Until "Gunsmoke" was canceled in 1975 after
20 years, Arness said, "John ran that show and made it work better than it ever had
before."
Mantley was involved in all aspects of the series, Arness
said.
"He
was a guy who was just completely dedicated to doing
the best
possible job that could be done on the show," the
actor said. "Plus, he
had a monumental amount of energy and drive.
"He'd
be up until 11 or 12 o'clock at night sometimes in the
editing
room going over and over a scene he wanted to make a little
better. He
lived for the show, and he had the desire for excellence."
Looking
back over his years on "Gunsmoke," Mantley
told The Times in
1975 that he thought the show's finest hours were during
its period as a dramatic anthology with guest stars of the caliber of Jack
Albertson,
Richard Kiley, Vera Miles and Suzanne Pleshette.
"What we were doing was 'Studio One,' " said
Mantley, referring to the
respected dramatic anthology series that ran from 1948
to 1958 on
television.
The producer regretted the loss of the classic western
form.
"It's the American morality play," he said, "as
stylized as a ballet,
the eternal struggle between good and evil reenacted with
good always
triumphant."
After "Gunsmoke" was canceled, Mantley was executive
producer of "How the West Was Won," an ABC series also starring Arness
-- as a mountain man -- that began as the 1976 miniseries "The Macahans." They
later teamed up on "Gunsmoke: Return to Dodge," a 1987
CBS movie, which led to four other TV movie revivals.
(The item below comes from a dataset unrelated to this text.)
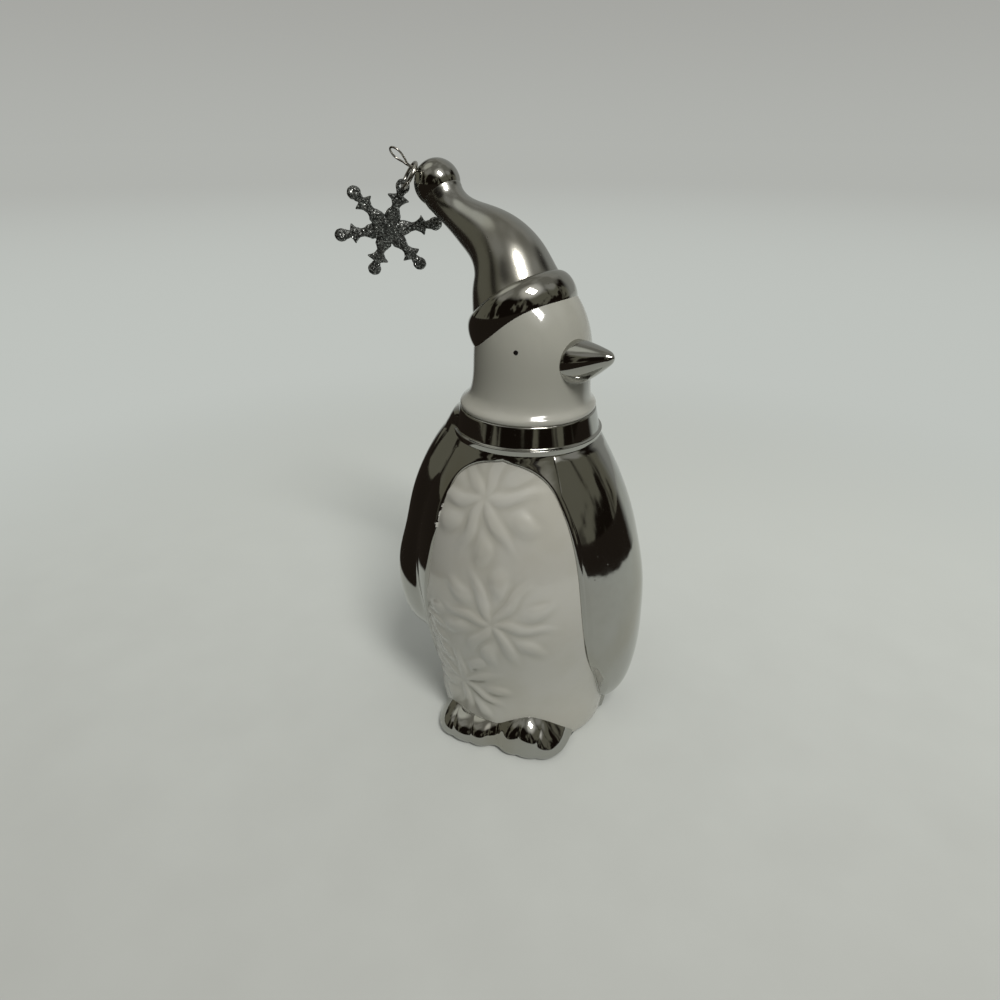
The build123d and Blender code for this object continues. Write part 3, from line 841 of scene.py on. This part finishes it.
def twisted_eye():
    """One wire that runs up a strand of the twist, round the loop and down the other strand.

    A strand is a helix whose turning dies out at the top, so that it leaves straight into the loop. The loop
    is two tangents to an arc, bent down a little at its foot."""
    loop_aside = behind * np.cos(np.radians(loop_turn)) + plumb * np.sin(np.radians(loop_turn))
    square = np.cross(eye_out, loop_aside)
    strand, turns, foot_bend = (twist_width - eye_wire) / 2, 1.6, np.radians(12)
    t = np.linspace(0, 1, 70)
    phase = (2 * np.pi * turns * (1 - t) ** 1.6)[:, None]
    run = (bobble_radius - twist_set_in + (twist_set_in + twist_length) * t)[:, None]

    def helix(side):
        off_middle = np.cos(phase) * loop_aside + np.sin(phase) * square
        return bobble_middle + eye_out * run + side * strand * off_middle

    arc_radius = (loop_width - eye_wire) / 2
    arc_middle = loop_length - eye_wire / 2 - arc_radius
    tangent_at, foot_run, foot_spread = 112, 0.5, 0.12
    swing = np.radians(np.linspace(tangent_at, -tangent_at, 60))
    arc = [(arc_middle + arc_radius * np.cos(a), arc_radius * np.sin(a)) for a in swing]
    foot = strand + foot_spread
    corners = [(0.0, strand), (foot_run, foot), *arc, (foot_run, -foot), (0.0, -strand)]
    out, aside = smooth_line(np.array(corners), 120)
    bent = foot_bend * step(0, 1.5, out)[:, None]
    ahead = np.cos(bent) * eye_out - np.sin(bent) * plumb
    loop_start = bobble_middle + eye_out * (bobble_radius + twist_length)
    loop = loop_start + ahead * out[:, None] + loop_aside * aside[:, None]
    path = np.vstack([helix(1)[:-1], loop, helix(-1)[::-1][1:]])
    return tube(path, eye_wire / 2, 14, square)


piece("twisted_wire_eye", [twisted_eye()], wire, "wire_eye", "figurine")

hang = plumb * np.cos(np.radians(charm_lean)) + behind * np.sin(np.radians(charm_lean))
ring_radius = (ring_outer - ring_wire) / 2
ring_pivot = bobble_middle + eye_out * (bobble_radius + ring_place)
ring_middle = ring_pivot + hang * (ring_radius - (twist_width + ring_wire) / 2 - link_clearance)
ring_side = np.cross(eye_out, hang)


def jump_ring():
    """Round wire bent into a ring, cut once; its two ends stand a hair apart and are eased at their rims."""
    count, half_cut, eased_by, eased_over = 150, 0.022, 0.08, 0.05
    a = np.pi / 2 + np.linspace(half_cut, 2 * np.pi - half_cut, count)
    path = ring_middle + ring_radius * (np.cos(a)[:, None] * hang + np.sin(a)[:, None] * ring_side)
    from_end = np.minimum(np.arange(count), np.arange(count)[::-1]) * ring_radius * 2 * np.pi / count
    eased = ring_wire / 2 - eased_by * np.exp(-from_end / eased_over)
    return tube(path, eased, 28, eye_out)


piece("open_jump_ring", [jump_ring()], ring_metal, "jump_ring", "ring")

charm_pivot = ring_middle + hang * ring_radius
charm_down = hang * np.cos(np.radians(charm_turn)) - eye_out * np.sin(np.radians(charm_turn))
charm_middle = charm_pivot + charm_down * charm_radius
charm_up, charm_side = -charm_down, np.cross(ring_side, -charm_down)
# each row: distance from the middle, half width, half thickness of an arm
arm_shares = np.array([
    (0.000, 0.175, 0.085), (0.160, 0.160, 0.085), (0.300, 0.165, 0.075), (0.400, 0.145, 0.068),
    (0.480, 0.100, 0.066), (0.560, 0.085, 0.066), (0.640, 0.120, 0.066), (0.705, 0.185, 0.060),
    (0.745, 0.215, 0.055), (0.768, 0.150, 0.060), (0.790, 0.090, 0.066), (0.840, 0.080, 0.066),
    (0.900, 0.100, 0.075)])


def charm_place(along, aside, out):
    """Points of the charm's own plane, in the figure's frame."""
    along, aside, out = (each[..., None] for each in np.broadcast_arrays(along, aside, out))
    return charm_middle + along * charm_up + aside * charm_side + out * ring_side


def crust(u, v, seed):
    """The unevenness of glitter under lacquer: a few sines of different pitch."""
    slow = np.sin(3.1 * u + 2.3 * v + seed)
    return (slow + np.sin(5.3 * u - 4.1 * v + 2 * seed) + np.sin(7.9 * v + 1.7 * seed)) / 3


def charm_arm(k):
    """One arm: sections (w cos^p, h sin^q) along a ray, rounded diamonds that the crust roughens."""
    crusted, power_across, power_out = 0.07, 0.85, 0.75
    share = np.linspace(0, 0.9, 90)
    wide, thick = (part[:, None] for part in smooth_curve(arm_shares, share) * charm_radius)
    u = full_turn(40)[None, :]
    c, s = np.cos(u), np.sin(u)
    along = share[:, None] * charm_radius
    rough = 1 + crusted * crust(along, 2 * c, k)
    aside = wide * np.sign(c) * np.abs(c) ** power_across * rough
    out = thick * np.sign(s) * np.abs(s) ** power_out * rough
    a = np.radians(60 * k)
    up, across = along * np.cos(a) - aside * np.sin(a), along * np.sin(a) + aside * np.cos(a)
    return grid_faces(charm_place(up, across, out))


def charm_ball(k):
    """The ball at an arm's end, flattened from front to back."""
    ball_radius, flatness = 1.75, 0.74
    polar = np.linspace(0.01, np.pi - 0.01, 28)[:, None]
    u = full_turn(36)[None, :]
    r = ball_radius * (1 + 0.03 * crust(3 * polar, 3 * u / np.pi, k + 9))
    a = np.radians(60 * k)
    along = charm_radius * np.cos(a) + r * np.sin(polar) * np.cos(u)
    aside = charm_radius * np.sin(a) + r * np.sin(polar) * np.sin(u)
    return grid_faces(charm_place(along, aside, flatness * r * np.cos(polar)))


def charm_eyelet():
    """The bored end ball: an elliptical section carried round the bore."""
    bore_middle, half_across, half_thick = 1.31, 0.44, 1.1
    v = full_turn(30)[:, None]
    u = full_turn(48)[None, :]
    r = bore_middle + half_across * np.cos(v) * (1 + 0.05 * crust(u, v, 4))
    eyelet = charm_place(charm_radius + r * np.cos(u), r * np.sin(u), half_thick * np.sin(v))
    return grid_faces(eyelet, wrap_rows=True)


def charm_hub():
    """The thick middle: a disc whose rim is pulled out a little towards each arm."""
    hub_share, hub_thickness = 0.29, 0.085
    polar = np.linspace(0.01, np.pi - 0.01, 40)[:, None]
    u = full_turn(96)[None, :]
    rim = charm_radius * (hub_share + 0.02 * np.cos(6 * u))
    r = rim * np.sin(polar) ** 0.8 * (1 + 0.03 * crust(4 * polar, 9 * u / np.pi, 2))
    out = hub_thickness * charm_radius * np.sign(np.cos(polar)) * np.abs(np.cos(polar)) ** 0.8
    return grid_faces(charm_place(r * np.cos(u), r * np.sin(u), out))


snowflake = [charm_hub(), charm_eyelet(), *map(charm_arm, range(6)), *map(charm_ball, range(1, 6))]
piece("glitter_snowflake", snowflake, glitter, "snowflake_charm", "charm")


# Floor, light and camera

# paper tones for painted shade: darker towards the front, paler towards the back
paper_shaded_front, paper_lit_back = (0.475, 0.485, 0.465), (0.68, 0.71, 0.685)
backdrop_low, backdrop_level, backdrop_high = (0.520, 0.545, 0.515), (0.435, 0.445, 0.420), (0.36, 0.36, 0.34)
past_paper, dark_wall, pale_wall = (0.022, 0.017, 0.013), (0.010, 0.007, 0.005), (0.160, 0.155, 0.120)
dim_roof, pale_roof, wall_behind = (0.22, 0.215, 0.19), (0.34, 0.335, 0.31), (0.33, 0.335, 0.315)
lamp_glow, skylight_glow = (0.95, 0.93, 0.88), (0.92, 0.93, 0.85)


def paper_finish():
    """Near the figure the floor is lit paper that keeps the shadow, its tone painted darker in front and paler
    behind as painted shade; far off it shows the backdrop's colour.

    Mirrors see the paper only out to its edge in front, and the dim room beyond it."""
    f = new_finish("paper_floor")
    where = f.place()
    x, y = f.part(where, 0), f.part(where, 1)
    far = f.vector("LENGTH", {0: where}, out="Value")
    mottle = f.noise(40, 3.0) * 0.06
    # painted shade: the paper's tone runs from darker in front to paler behind
    paper = f.blend((y * 0.94 - x * 0.2 + mottle).between(-0.16, 0.16), paper_shaded_front, paper_lit_back)
    lit = f.node("ShaderNodeBsdfDiffuse", None, {0: paper})
    distant = f.blend(far.between(0.35, 2.2), backdrop_low, backdrop_level)
    plain = f.node("ShaderNodeEmission", None, {0: distant, 1: 1.0})
    seen = f.node("ShaderNodeMixShader", None, {0: far.between(0.15, 0.36), 1: lit, 2: plain})
    behind_it = (y / far).between(0.62, 0.80)
    paper_radius = ((x - 0.06) ** 2.0 + (y + 0.04) ** 2.0) ** 0.5 + f.noise(9, 2.0) * 0.04
    beyond = paper_radius.between(0.205, 0.215) * (1 - behind_it) * (1 - f.ray("Is Camera Ray"))
    dim = f.node("ShaderNodeEmission", None, {0: colour(*past_paper), 1: 1.0})
    all_round = f.node("ShaderNodeMixShader", None, {0: beyond, 1: seen, 2: dim})
    f.node("ShaderNodeOutputMaterial", None, {0: all_round})
    return f.owner


def floor():
    """A wide flat disc in three rings, in metres."""
    ring = np.array([0.0, 0.2, 0.6, 6.0])[:, None]
    u = full_turn(96)[None, :]
    points, faces = grid_faces(together(ring * np.cos(u), ring * np.sin(u), 0.0), fans=False)
    mesh = bpy.data.meshes.new("paper_floor")
    mesh.from_pydata(points, [], faces)
    mesh.materials.append(paper_finish())
    placed("paper_floor", mesh)


lamp_heading, lamp_slope, lamp_distance = 41, 51, 1100
lamp_width, lamp_height, lamp_lean, lamp_power, lamp_tint = 220, 380, 42, 7.0, (1.0, 0.985, 0.95)
skylight_heading, skylight_slope = -92, 57


def room():
    """The world: a pale backdrop for the camera, an even ceiling for the light on dull things, and for
    mirrors a room with dim walls, a paler roof, a pale wall behind and glows round the lamp and the skylight."""
    bpy.context.scene.world = bpy.data.worlds.new("room")
    f = Finish(bpy.context.scene.world)
    way = f.node("ShaderNodeTexCoord", out="Generated")
    x, y, z = (f.part(way, k) for k in range(3))
    tall = f.node("ShaderNodeMapping", None, {0: way, 3: (1.6, 1.6, 0.7)})
    cloud = f.node("ShaderNodeTexNoise", None, {"Vector": tall, "Scale": 1.5, "Detail": 2.0})
    detail = f.node("ShaderNodeTexNoise", None, {"Vector": tall, "Scale": 5.0, "Detail": 2.0})
    walls = f.blend((cloud + detail * 0.3 + x ** 2.0 * 0.10).between(0.675, 0.76), dark_wall, pale_wall)
    roof = f.blend(cloud.between(0.42, 0.62), dim_roof, pale_roof)
    mirrored = f.blend((z + cloud * 0.34).between(0.70, 0.86), walls, roof)
    mirrored = f.blend(y.between(0.55, 0.82), mirrored, wall_behind)
    # each row: heading, slope, how nearly a ray must point there for the glow to begin, strength, colour
    glows = [(lamp_heading, lamp_slope, 0.90, 0.85, lamp_glow),
             (skylight_heading, skylight_slope, 0.945, 0.6, skylight_glow)]
    for heading, slope, edge, strength, glow in glows:
        source = tuple(way_to(heading, slope))
        towards = f.vector("DOT_PRODUCT", {0: way, 1: source}, out="Value")
        mirrored = f.blend(towards.between(edge, 0.99) * strength, mirrored, glow)
    ceiling = f.blend(z.between(0.1, 0.7), (0.10, 0.10, 0.09), (0.47, 0.47, 0.45))
    fill = f.blend(f.ray("Is Diffuse Ray"), mirrored, ceiling)
    backdrop = f.blend(z.between(-0.05, 0.20), backdrop_level, backdrop_high)
    seen = f.blend(f.ray("Is Camera Ray"), fill, backdrop)
    f.node("ShaderNodeOutputWorld", None, {0: f.node("ShaderNodeBackground", None, {0: seen, 1: 1.0})})


def look_from(made, place, target):
    """Turns a lamp or camera so that its -Z axis points at the target."""
    back = unit(place - target)
    right = unit(np.cross(upright, back))
    up = np.cross(back, right)
    turn = np.eye(4)
    turn[:3, 0], turn[:3, 1], turn[:3, 2], turn[:3, 3] = right, up, back, place * MM
    made.matrix_world = Matrix(turn.tolist())


def window_lamp():
    """A soft rectangular lamp that looks at the middle of the figure, its top leaning to the left."""
    data = bpy.data.lights.new("window_lamp", "AREA")
    data.shape, data.size, data.size_y = "RECTANGLE", lamp_width * MM, lamp_height * MM
    data.energy, data.color = lamp_power, lamp_tint
    made = placed("window_lamp", data)
    figure_middle = 70.0 * upright
    look_from(made, figure_middle + lamp_distance * way_to(lamp_heading, lamp_slope), figure_middle)
    made.matrix_world = made.matrix_world @ Matrix.Rotation(np.radians(lamp_lean), 4, "Z")


floor()
room()
window_lamp()

camera = placed("camera", bpy.data.cameras.new("camera"))
camera.data.sensor_width, camera.data.lens = 36.0, 27.04
camera.data.clip_start, camera.data.clip_end = 0.005, 50.0
camera_place = np.array([55.2, -172.4, 158.7])
camera_way = np.array([-0.3047, 0.8373, -0.4540])
look_from(camera, camera_place, camera_place + camera_way * 100)
bpy.context.scene.camera = camera
bpy.context.scene.view_settings.view_transform = "Standard"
Born in Ontario, Canada, in 1920, Mantley grew up in a
show business
family.
His parents were stage actors, and silent screen legend
Mary Pickford was a second cousin. Mantley, who dreamed of becoming an
actor as a boy, delivered the eulogy for "America's sweetheart" in
1981.
Mantley earned a bachelor's degree from the University
of Toronto in 1942 and served as a fighter pilot with the Royal Canadian
Air Force
during World War II. He earned a master's degree in theater
arts from the Pasadena Playhouse in 1947.
In 1951, after finding acting to be less exciting than
he thought it
would be, he became a director of live television in New
York City.
At one point, he was directing three half-hour shows a
week, including
"
Teatro Televisione," a show for the Italian community,
which may have
been the first foreign-language dramatic show on U.S. TV.
Moving to Rome in 1952, Mantley directed a filmed anthology
series that
aired in America as "The Conrad Nagle Theatre." He
also directed Italian
feature films.
Unable to land directing jobs when he returned to the
United States in
1956, he turned to writing for television. He also wrote
two novels in
the 1950s -- "The 27th Day" and "The Snow
Birch," both of which were
Book-of-the-Month Club selections and were turned into
movies.
Mantley, whose TV credits include a stint as producer
of the '60s
western "The Wild Wild West" and co-producer
of the 1968 western movie "
Firecreek," starring James Stewart and Henry Fonda,
was inducted into the Producers Hall of Fame in 1992.